Effective Cu-Fe oxide/ multidimensional nanocarbon-coupled ternary composite-based anode: Mechanistic insight into interface tuning for swift Li-ion diffusion

Abstract

This work focused on engineering the hybrid nanocomposite-based anode comprising CuFe2O4 (CFO), reduced graphene oxide (RG), and functionalized carbon nanotubes (FC) to investigate its Li-ion storage kinetics. The ternary nanocomposites CFO/RG/FC (CFO-C) demonstrated a specific capacity (SC) of 760 mAh/g at a Cdensity of 200 mA/g after 100 electrochemical charge-discharge cycles and an SC of 450 mAh/g at a high Cdensity of 500 mA/g after 300 electrochemical cycles.

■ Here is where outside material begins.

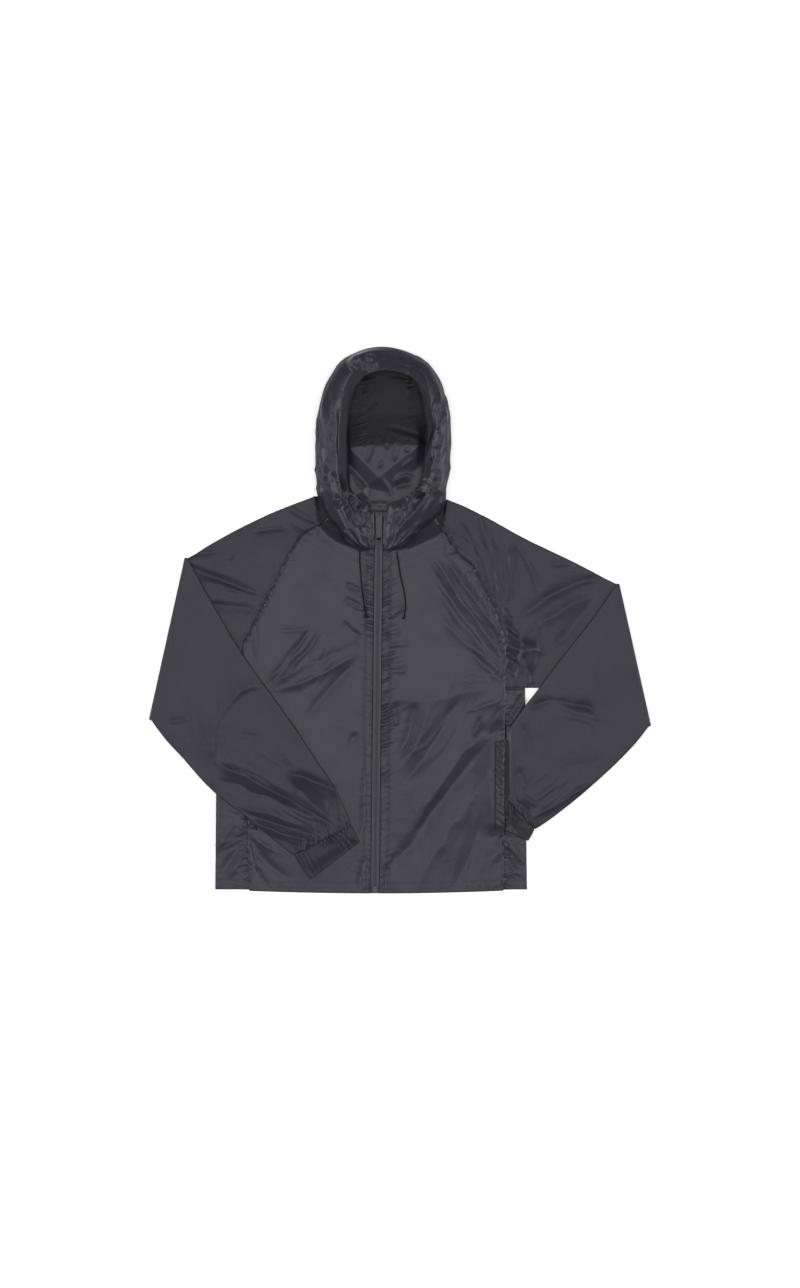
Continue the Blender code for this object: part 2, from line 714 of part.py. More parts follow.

Results revealed that the addition of RG and FC aided in enhancing the electrical transport at the interface, in turn, it assisted in augmenting the Li-ion storage capability from ∼240 to ∼760 mAh/g at the end of 100 charge-discharge cycles with a Cdensity of 200 mA/g. RG and FC acted as anchoring sites for CFO and spacer, respectively, which resulted in improved electrical transport to accelerate Li-ion diffusion transport by fivefold. Such composite anode is a probable candidate as the high-performance anode in designing high-energy density Li-ion battery applications.